(Dataset extract)
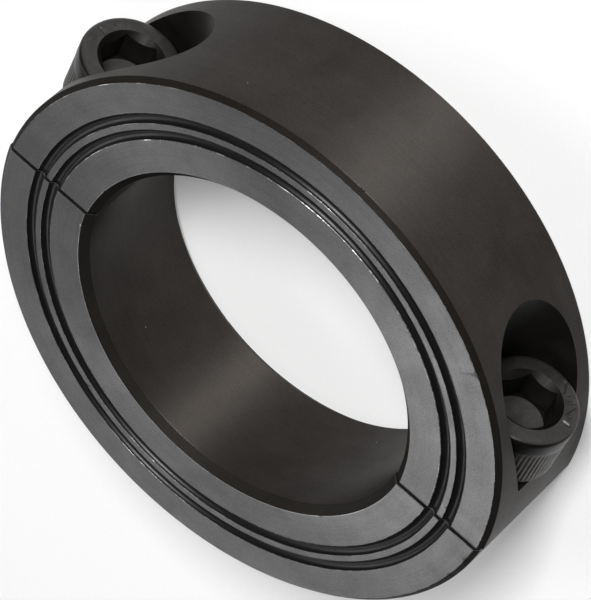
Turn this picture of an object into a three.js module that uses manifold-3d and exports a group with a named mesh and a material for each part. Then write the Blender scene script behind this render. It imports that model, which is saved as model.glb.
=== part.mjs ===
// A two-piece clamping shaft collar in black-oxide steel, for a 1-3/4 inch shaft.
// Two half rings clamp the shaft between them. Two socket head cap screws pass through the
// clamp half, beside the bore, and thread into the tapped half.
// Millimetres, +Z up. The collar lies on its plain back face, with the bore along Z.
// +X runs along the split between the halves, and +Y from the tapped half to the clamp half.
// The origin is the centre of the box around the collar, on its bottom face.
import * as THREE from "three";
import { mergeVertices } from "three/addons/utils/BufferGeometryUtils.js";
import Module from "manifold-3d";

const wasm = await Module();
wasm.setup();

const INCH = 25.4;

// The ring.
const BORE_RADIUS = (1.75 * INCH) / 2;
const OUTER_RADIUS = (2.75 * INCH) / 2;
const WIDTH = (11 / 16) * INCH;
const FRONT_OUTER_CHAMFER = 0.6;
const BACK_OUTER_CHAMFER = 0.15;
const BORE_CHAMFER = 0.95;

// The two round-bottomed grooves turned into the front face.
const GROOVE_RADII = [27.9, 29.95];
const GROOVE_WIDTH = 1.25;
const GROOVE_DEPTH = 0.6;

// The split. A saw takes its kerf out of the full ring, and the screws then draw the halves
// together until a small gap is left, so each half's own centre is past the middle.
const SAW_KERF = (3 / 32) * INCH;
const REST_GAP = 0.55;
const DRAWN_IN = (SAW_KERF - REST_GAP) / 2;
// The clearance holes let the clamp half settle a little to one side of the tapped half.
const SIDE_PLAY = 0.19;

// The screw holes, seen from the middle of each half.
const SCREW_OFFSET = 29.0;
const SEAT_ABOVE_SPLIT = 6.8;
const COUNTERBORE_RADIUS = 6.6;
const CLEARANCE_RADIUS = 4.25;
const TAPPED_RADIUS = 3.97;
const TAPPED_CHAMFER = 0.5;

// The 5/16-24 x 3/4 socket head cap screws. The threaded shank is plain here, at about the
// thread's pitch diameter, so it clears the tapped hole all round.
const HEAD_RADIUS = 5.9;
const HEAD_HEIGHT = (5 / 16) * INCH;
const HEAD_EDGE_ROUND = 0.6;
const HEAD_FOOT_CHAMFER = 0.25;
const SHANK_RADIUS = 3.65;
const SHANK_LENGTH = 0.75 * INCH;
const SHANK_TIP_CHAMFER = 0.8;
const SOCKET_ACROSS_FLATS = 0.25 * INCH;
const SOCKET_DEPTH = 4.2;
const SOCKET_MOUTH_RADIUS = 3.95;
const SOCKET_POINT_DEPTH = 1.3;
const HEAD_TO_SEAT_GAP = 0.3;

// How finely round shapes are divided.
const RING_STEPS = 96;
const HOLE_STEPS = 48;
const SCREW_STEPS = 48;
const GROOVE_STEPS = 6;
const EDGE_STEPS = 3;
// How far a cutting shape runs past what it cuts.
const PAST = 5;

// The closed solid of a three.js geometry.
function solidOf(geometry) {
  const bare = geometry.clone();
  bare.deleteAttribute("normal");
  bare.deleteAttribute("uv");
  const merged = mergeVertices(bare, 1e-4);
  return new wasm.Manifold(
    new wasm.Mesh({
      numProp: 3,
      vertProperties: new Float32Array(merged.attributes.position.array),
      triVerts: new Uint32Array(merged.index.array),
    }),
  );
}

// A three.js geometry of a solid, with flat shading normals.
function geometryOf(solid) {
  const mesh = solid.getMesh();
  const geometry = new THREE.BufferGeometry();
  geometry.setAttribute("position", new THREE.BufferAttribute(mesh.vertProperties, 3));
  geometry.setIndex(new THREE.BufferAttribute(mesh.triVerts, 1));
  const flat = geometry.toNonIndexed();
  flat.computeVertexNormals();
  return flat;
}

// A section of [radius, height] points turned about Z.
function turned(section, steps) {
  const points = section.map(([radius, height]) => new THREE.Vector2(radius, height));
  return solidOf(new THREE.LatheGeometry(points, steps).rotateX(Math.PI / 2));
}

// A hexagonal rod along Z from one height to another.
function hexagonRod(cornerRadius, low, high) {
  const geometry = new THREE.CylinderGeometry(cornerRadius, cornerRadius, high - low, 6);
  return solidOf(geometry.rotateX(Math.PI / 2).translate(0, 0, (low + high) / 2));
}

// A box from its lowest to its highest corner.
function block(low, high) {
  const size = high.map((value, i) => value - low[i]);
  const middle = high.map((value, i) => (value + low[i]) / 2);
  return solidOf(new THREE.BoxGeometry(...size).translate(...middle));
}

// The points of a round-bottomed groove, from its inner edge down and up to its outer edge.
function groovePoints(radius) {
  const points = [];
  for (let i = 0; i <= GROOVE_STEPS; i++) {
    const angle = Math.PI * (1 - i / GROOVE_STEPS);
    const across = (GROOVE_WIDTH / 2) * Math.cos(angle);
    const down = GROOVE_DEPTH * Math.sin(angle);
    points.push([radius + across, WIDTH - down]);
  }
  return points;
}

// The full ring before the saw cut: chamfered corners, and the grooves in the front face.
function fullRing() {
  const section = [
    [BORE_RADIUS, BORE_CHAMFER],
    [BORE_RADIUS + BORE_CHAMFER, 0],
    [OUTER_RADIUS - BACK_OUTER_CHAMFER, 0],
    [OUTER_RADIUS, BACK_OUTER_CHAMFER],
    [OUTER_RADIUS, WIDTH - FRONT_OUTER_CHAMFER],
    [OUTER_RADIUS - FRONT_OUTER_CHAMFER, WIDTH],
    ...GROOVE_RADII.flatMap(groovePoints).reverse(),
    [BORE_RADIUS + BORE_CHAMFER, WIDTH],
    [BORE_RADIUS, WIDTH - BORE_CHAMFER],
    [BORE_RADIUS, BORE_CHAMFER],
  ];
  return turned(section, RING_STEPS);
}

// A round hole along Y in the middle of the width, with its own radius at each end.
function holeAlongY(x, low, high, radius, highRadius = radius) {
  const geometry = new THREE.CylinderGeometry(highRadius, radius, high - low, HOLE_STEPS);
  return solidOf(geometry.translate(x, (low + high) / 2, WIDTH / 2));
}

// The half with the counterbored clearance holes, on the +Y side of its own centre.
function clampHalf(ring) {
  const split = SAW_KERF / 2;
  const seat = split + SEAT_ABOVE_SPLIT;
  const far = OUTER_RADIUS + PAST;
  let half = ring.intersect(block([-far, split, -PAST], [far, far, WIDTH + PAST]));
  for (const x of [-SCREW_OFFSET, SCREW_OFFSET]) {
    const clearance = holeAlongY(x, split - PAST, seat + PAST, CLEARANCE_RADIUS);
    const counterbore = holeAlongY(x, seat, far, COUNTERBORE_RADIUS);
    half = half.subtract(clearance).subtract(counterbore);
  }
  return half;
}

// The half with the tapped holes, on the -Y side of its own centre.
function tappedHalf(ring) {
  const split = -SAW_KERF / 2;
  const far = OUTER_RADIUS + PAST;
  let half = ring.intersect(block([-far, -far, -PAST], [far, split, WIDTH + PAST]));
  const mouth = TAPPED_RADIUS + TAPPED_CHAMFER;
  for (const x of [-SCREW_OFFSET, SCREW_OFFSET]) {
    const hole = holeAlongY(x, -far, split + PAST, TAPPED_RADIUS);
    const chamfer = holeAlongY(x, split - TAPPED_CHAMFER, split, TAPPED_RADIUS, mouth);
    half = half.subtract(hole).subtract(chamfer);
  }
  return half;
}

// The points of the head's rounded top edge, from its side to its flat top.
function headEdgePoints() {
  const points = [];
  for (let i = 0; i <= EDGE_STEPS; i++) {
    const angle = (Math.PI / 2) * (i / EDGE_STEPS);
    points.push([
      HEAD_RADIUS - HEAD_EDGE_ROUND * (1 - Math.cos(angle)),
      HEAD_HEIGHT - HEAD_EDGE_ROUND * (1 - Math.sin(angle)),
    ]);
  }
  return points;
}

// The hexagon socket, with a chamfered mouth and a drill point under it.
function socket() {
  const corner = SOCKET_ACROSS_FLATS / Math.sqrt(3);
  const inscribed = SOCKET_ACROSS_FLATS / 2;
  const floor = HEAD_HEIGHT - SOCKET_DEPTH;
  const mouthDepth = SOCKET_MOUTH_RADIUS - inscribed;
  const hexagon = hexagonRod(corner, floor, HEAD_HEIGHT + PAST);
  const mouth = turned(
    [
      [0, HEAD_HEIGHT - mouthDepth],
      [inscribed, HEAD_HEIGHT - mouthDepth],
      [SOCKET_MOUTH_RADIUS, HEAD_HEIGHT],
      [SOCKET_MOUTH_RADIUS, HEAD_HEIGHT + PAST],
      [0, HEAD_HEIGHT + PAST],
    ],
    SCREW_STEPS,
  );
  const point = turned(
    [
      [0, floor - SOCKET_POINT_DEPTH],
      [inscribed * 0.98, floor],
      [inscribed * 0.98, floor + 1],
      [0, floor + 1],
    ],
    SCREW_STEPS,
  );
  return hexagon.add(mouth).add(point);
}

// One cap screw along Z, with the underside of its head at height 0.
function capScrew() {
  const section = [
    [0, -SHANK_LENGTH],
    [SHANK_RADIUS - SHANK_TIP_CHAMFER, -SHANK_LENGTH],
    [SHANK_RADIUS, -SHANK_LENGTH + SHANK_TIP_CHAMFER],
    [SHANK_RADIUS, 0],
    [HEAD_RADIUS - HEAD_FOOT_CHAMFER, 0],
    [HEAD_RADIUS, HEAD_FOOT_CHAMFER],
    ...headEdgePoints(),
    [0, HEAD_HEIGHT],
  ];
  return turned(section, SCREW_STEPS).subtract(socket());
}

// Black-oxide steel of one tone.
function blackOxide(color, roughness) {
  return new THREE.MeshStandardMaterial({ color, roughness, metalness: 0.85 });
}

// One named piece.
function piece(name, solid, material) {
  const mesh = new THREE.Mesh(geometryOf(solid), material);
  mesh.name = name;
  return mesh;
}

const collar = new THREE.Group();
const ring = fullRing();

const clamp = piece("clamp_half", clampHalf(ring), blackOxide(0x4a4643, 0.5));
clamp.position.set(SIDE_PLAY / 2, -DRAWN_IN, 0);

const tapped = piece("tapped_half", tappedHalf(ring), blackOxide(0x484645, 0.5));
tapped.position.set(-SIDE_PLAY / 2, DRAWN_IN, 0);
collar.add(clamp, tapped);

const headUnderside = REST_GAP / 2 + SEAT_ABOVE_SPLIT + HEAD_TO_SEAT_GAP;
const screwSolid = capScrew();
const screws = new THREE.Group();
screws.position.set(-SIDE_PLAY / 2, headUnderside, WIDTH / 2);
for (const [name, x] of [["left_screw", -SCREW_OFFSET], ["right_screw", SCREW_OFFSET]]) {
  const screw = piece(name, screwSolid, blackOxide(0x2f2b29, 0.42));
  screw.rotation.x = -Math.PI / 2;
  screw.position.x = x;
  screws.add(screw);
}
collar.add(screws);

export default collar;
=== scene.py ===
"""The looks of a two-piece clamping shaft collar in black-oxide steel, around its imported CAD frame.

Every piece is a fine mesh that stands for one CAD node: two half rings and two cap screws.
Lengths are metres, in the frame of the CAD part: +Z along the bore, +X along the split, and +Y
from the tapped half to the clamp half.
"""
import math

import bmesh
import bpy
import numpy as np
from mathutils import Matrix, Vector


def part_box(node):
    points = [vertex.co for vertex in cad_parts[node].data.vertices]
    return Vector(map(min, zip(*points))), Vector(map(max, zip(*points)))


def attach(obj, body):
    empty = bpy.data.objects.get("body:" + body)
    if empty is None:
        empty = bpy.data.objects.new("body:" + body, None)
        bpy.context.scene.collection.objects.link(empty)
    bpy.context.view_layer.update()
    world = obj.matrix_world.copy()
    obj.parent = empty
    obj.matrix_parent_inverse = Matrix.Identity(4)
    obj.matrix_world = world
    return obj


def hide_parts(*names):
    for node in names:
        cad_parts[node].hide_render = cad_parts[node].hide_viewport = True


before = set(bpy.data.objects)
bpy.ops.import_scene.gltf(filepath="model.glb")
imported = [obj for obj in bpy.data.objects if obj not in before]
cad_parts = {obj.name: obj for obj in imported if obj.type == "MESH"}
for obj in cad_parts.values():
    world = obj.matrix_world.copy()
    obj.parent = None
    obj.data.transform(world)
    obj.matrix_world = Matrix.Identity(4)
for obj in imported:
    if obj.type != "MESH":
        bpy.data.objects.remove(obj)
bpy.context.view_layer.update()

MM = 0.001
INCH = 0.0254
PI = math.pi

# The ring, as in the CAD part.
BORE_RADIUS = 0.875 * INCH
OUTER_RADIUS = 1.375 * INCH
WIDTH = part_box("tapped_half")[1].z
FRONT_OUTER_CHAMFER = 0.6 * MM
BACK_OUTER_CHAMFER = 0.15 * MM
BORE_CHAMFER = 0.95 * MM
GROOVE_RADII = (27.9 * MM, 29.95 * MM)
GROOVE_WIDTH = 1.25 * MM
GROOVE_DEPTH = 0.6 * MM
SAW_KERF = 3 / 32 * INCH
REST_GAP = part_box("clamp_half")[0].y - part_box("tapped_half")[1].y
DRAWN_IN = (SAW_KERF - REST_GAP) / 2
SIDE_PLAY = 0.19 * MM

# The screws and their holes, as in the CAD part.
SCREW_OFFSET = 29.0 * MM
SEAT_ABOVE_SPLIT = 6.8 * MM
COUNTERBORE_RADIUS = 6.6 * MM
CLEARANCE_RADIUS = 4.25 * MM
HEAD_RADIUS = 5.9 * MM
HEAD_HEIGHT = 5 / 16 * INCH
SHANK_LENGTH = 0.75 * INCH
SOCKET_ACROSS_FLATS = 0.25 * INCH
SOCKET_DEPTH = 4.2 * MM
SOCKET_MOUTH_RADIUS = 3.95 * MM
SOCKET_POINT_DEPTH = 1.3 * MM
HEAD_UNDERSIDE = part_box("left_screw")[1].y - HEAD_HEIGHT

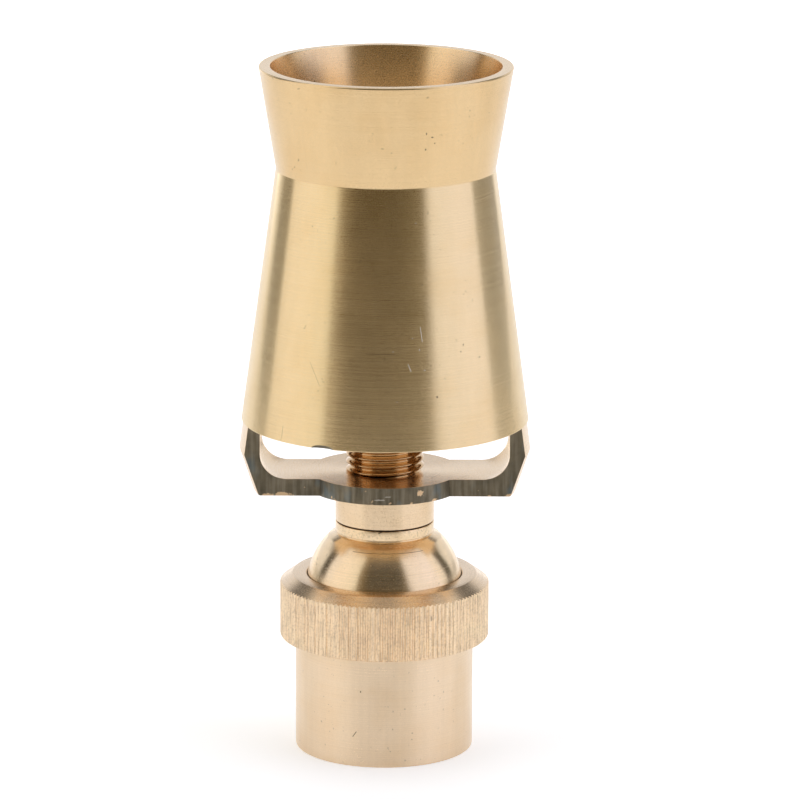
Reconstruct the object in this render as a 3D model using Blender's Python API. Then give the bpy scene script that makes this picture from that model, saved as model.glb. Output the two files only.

(Task to carry out) Take the line that contains "tappedHalf(ring), blackOxide(0x484645, 0.5));", the line that contains "points = [vertex.co", and all lines between, and give them again exactly; include no other line.

(Output below)
const tapped = piece("tapped_half", tappedHalf(ring), blackOxide(0x484645, 0.5));
tapped.position.set(-SIDE_PLAY / 2, DRAWN_IN, 0);
collar.add(clamp, tapped);

const headUnderside = REST_GAP / 2 + SEAT_ABOVE_SPLIT + HEAD_TO_SEAT_GAP;
const screwSolid = capScrew();
const screws = new THREE.Group();
screws.position.set(-SIDE_PLAY / 2, headUnderside, WIDTH / 2);
for (const [name, x] of [["left_screw", -SCREW_OFFSET], ["right_screw", SCREW_OFFSET]]) {
  const screw = piece(name, screwSolid, blackOxide(0x2f2b29, 0.42));
  screw.rotation.x = -Math.PI / 2;
  screw.position.x = x;
  screws.add(screw);
}
collar.add(screws);

export default collar;
=== scene.py ===
"""The looks of a two-piece clamping shaft collar in black-oxide steel, around its imported CAD frame.

Every piece is a fine mesh that stands for one CAD node: two half rings and two cap screws.
Lengths are metres, in the frame of the CAD part: +Z along the bore, +X along the split, and +Y
from the tapped half to the clamp half.
"""
import math

import bmesh
import bpy
import numpy as np
from mathutils import Matrix, Vector


def part_box(node):
    points = [vertex.co for vertex in cad_parts[node].data.vertices]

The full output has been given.